Battle of the Vikhra River
| Date | 29 April 1386 |
| Location | Vikhra River, near Mstislavl54°01′42″N 31°44′13″E﻿ / ﻿54.02833°N 31.73694°E |
| Result | Lithuanian victory |

Belligerents
- Grand Duchy of Lithuania: Principality of Smolensk

Commanders and leaders
- Skirgaila: Sviatoslav II [ru] †

= Battle of the Vikhra River =

1386 battle between the Grand Duchy of Lithuania and the Principality of Smolensk

The Battle of the Vikhra River (Note: Vichros mūšis or Vechros upės mūšis; Битва на реке Вихре; Мсціслаўская бітва.) took place on 29 April 1386 on the Vikhra River, a tributary of the Sozh, near Mstislavl, between the Grand Duchy of Lithuania and the Principality of Smolensk.
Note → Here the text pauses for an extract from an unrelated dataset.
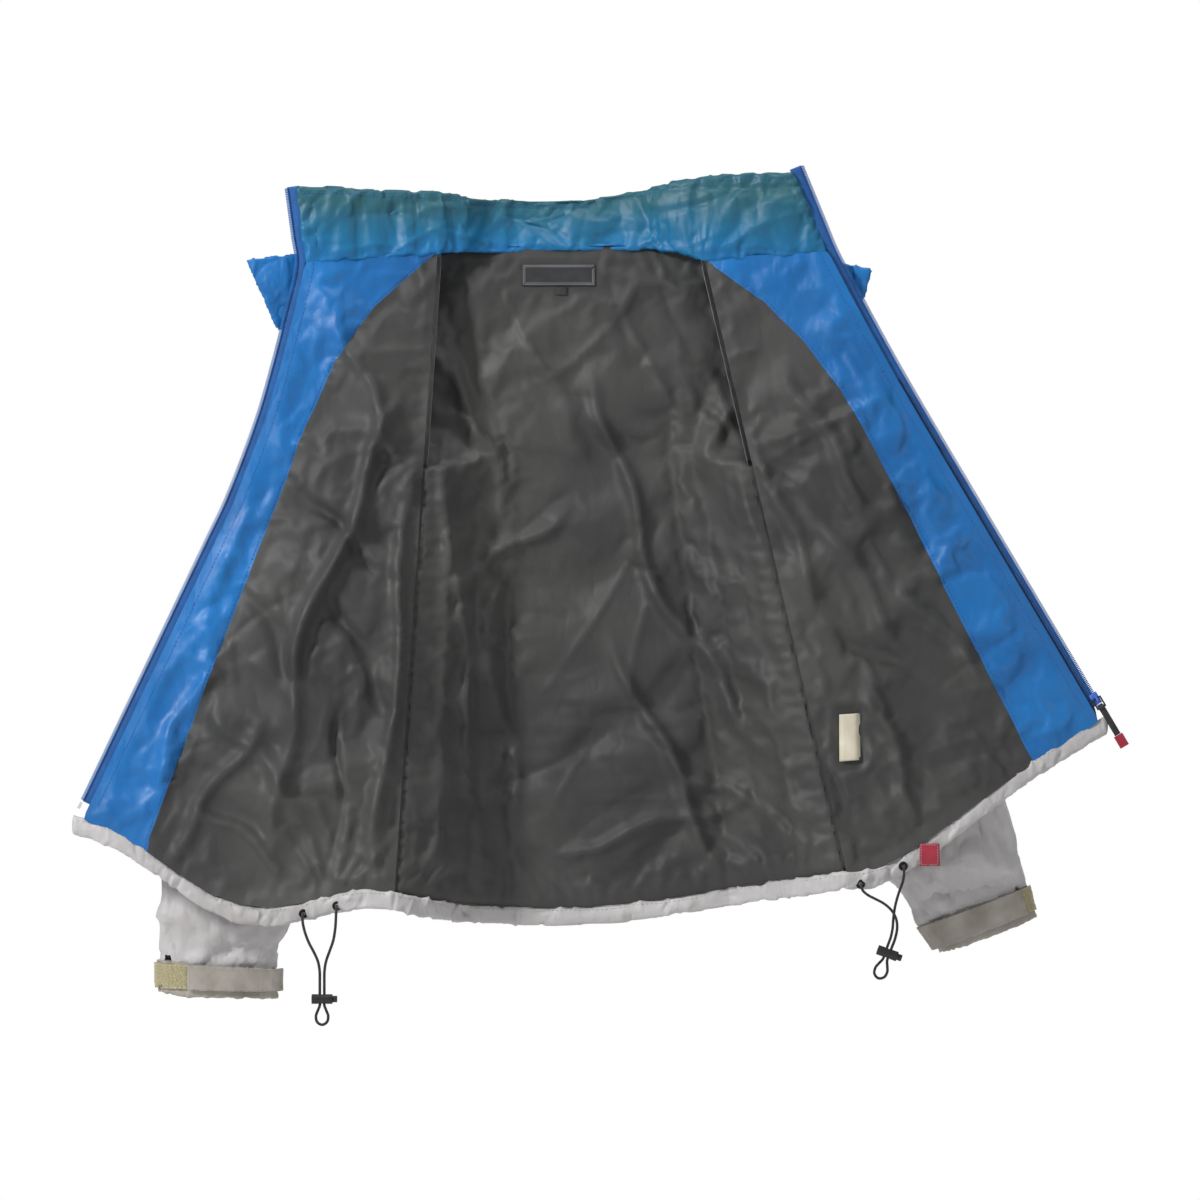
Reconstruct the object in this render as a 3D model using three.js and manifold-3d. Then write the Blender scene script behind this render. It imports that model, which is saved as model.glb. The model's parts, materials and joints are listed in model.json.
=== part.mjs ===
/**
 * A ski jacket that hangs unzipped, with both fronts spread wide open.
 *
 * Millimetres. X runs across the jacket, Y from its open front to its back, Z up.
 * The origin is at the centre of the back neck, where the jacket hangs.
 * Left and right are as seen from the open front.
 */
import * as THREE from 'three';
import { mergeVertices } from 'three/addons/utils/BufferGeometryUtils.js';
import Module from 'manifold-3d';

const wasm = await Module();
wasm.setup();

// ---------------------------------------------------------------- driving dimensions

const GAP = 0.5; // clearance between two pieces that touch
const SEAM_GAP = 1.2; // clearance along a curved seam
const HEM_GAP = 2.4; // clearance between a panel and its hem band

// Cloth layers, from the inside of the jacket out
const LINING = 0.8;
const INSULATION = 8;
const SHELL = 1;
const COLLAR_THICKNESS = 9;
const HEM_THICKNESS = 13;

const BODY_LENGTH = 681; // from the neck end of the fold lines down to the hem seam
const HEM_HEIGHT = 22;
const CARE_LABEL_DROP = 0.716; // part of the body length above the care label
const FOLD_FORWARD = 88; // how far the fold lines come forward at the hem
const FOLD_FORWARD_TOP = 30; // and at the neck
const BACK_DEPTH = 3; // inner face of the back at the neck
const BACK_DROP = 10; // how much further back it hangs at the hem
const EDGE_FORWARD_TOP = 45; // how far forward the zip edges hang at the neck
const EDGE_FORWARD_HEM = 60; // and at the hem
const BILLOW = 8; // swell of each front between its fold and its zip
const SHOULDER_DEPTH = 8; // inner face of the back at the shoulder tips
const NECK_RISE = 56; // height of the neck above the shoulder tips
const ARMHOLE_END = 0.34; // part of the body length above the armpit
const BACK_EDGE = 0.26; // share of the back's width, at each side, over which it comes forward
const BACK_SAG = 32; // how far the middle of the back's hem hangs below its ends
const ARMPIT_INSET = 5; // how far the armhole edge passes inside the fold line

const ZIP_WIDTH = 16; // from the sewn edge of the tape to the outside of the teeth
const ZIP_DEPTH = 4.5; // centre of the teeth behind the inner face of the front
const TAPE_THICKNESS = 1;
const TOOTH_RADIUS = 1.6;
const TEETH_END = 0.98; // share of the front's length where the teeth stop

const SLEEVE_WALL = 7;
const SLEEVE_DEPTH = [30, 38, 20]; // half depth at the shoulder, elbow and cuff
const CUFF_WALL = 5;
const SLEEVE_Y = 11; // middle of the sleeves
const TAB_THICKNESS = 2.4;
const PATCH_THICKNESS = 1.2;

const CORD_DIAMETER = 3;
const STRAND_SPACING = 4.8; // between the two strands where they pass the lock
const LOCK_LENGTH = 22;
const LOCK_RADIUS = 5.2;
const BUTTON_RADIUS = 3.5;
const BUTTON_TRAVEL = 3.5;
const EYELET_RADIUS = 5;
const EYELET_THICKNESS = 2.2;
const EYELET_DROP = 0.64; // part of the hem's height above an eyelet's centre

const HOOD_LENGTH = 330;
const HOOD_WIDTH = 320;
const HOOD_BULGE = 30;
const HOOD_WALL = 3;
const HOOD_FRONT = 22; // front face of the hood lining, behind the back
const HOOD_DROP = 26; // how far the hood's seam lies below the neck's highest point
const HOOD_CROWN = 26; // how much shorter the hood is at its sides

/**
 * Each front with its fold line, the outline of its zip and the sag of its hem. The fold line of
 * the right one ends higher by footRise, and its hem sags most at the share sagPeak of its width.
 */
const LEFT = {
  outward: -1,
  foldTop: [-133, 32],
  foldFoot: -176,
  footRise: 0,
  collarFold: 103,
  zipCollar: [-297, 105],
  zipTop: [-286, 23],
  zipControl: [-322, -146],
  zipKnee: [-362, -232],
  zipFoot: [-521, -567],
  hemSag: 50,
  sagPeak: 0.5,
  facing: (t) => 0.81 - 0.76 * Math.exp(-t / 0.095),
  shoulderTip: [-232, -20],
  elbow: [[-456, -403], [-215, -503]],
  wrist: [[-442, -731], [-307, -738]],
  cuffEnd: [[-441, -765], [-307, -768]],
  tabAngles: [3.26, 5.16],
  patchAngles: [5.0, 6.2],
  flap: [[-340, 28], [-222, 42], [-222, -50], [-306, -50]],
  eyelets: [-274, -238],
  lock: { centre: [-253, -98, -765], tilt: 0 },
};
const RIGHT = {
  outward: 1,
  foldTop: [157, 25],
  foldFoot: 305,
  footRise: 31,
  collarFold: 119,
  zipCollar: [262, 130],
  zipTop: [300, 38],
  zipControl: [356, -70],
  zipKnee: [400, -144],
  zipFoot: [587, -461],
  hemSag: 19,
  sagPeak: 0.22,
  facing: (t) => 0.7 + 0.05 * t - 0.68 * Math.exp(-t / 0.1),
  shoulderTip: [265, -16],
  elbow: [[459, -352], [189, -448]],
  wrist: [[510, -647], [390, -692]],
  cuffEnd: [[518, -680], [411, -722]],
  tabAngles: [3.26, 5.6],
  patchAngles: [5.44, 6.2],
  flap: [[337, 18], [232, 40], [232, -45], [330, -14]],
  eyelets: [321, 367],
  lock: { centre: [349, -99, -716], tilt: 0.35 },
};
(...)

The Lithuanians achieved a decisive victory and Smolensk was forced to accept being a vassal of Lithuania.

==Background==
Andrei of Polotsk fought with his younger half-brother Jogaila for the throne of the Grand Duchy of Lithuania. Andrei allied with the Livonian Order and Prince Sviatoslav II of Smolensk, who wanted to reconquer the Principality of Mstislavl. In February 1386, when Jogaila and his allies celebrated his wedding to Jadwiga of Poland and coronation as Polish king in Kraków, the Order invaded Lithuania, almost reaching Vilnius. In March, the army of Smolensk besieged Vitebsk and Orsha, but could not take them. Sviatoslav devastated many lands on the Lithuanian border and besieged Mstislavl, which was defended by Karigaila, son of Algirdas.

==Battle==
Upon hearing the news of the invasion, Jogaila sent a great army under the command of his brother Skirgaila. The army also included Kaributas, Lengvenis, and Vytautas. Mstislavl withstood ten days of siege before the Lithuanian army reached it and engaged the Smolensk army. The result of the battle was a complete defeat of the Smolensk troops and the deaths of Sviatoslav and his nephew Ivan. Two of Sviatoslav's sons, Gleb and Yury, were seriously wounded and taken prisoners. Skirgaila's army approached Smolensk, but did not lay siege. Yury, who according to the Bychowiec Chronicle was married to a niece of Skirgaila and Jogaila, was installed as the prince of Smolensk and as a vassal to Lithuania. Gleb Sviatoslavich was taken as a hostage to Lithuania.

==Aftermath==
Eventually, Gleb returned to Smolensk and challenged Yury for the throne. This provided Grand Duke Vytautas with an opportunity to seize Smolensk in 1395.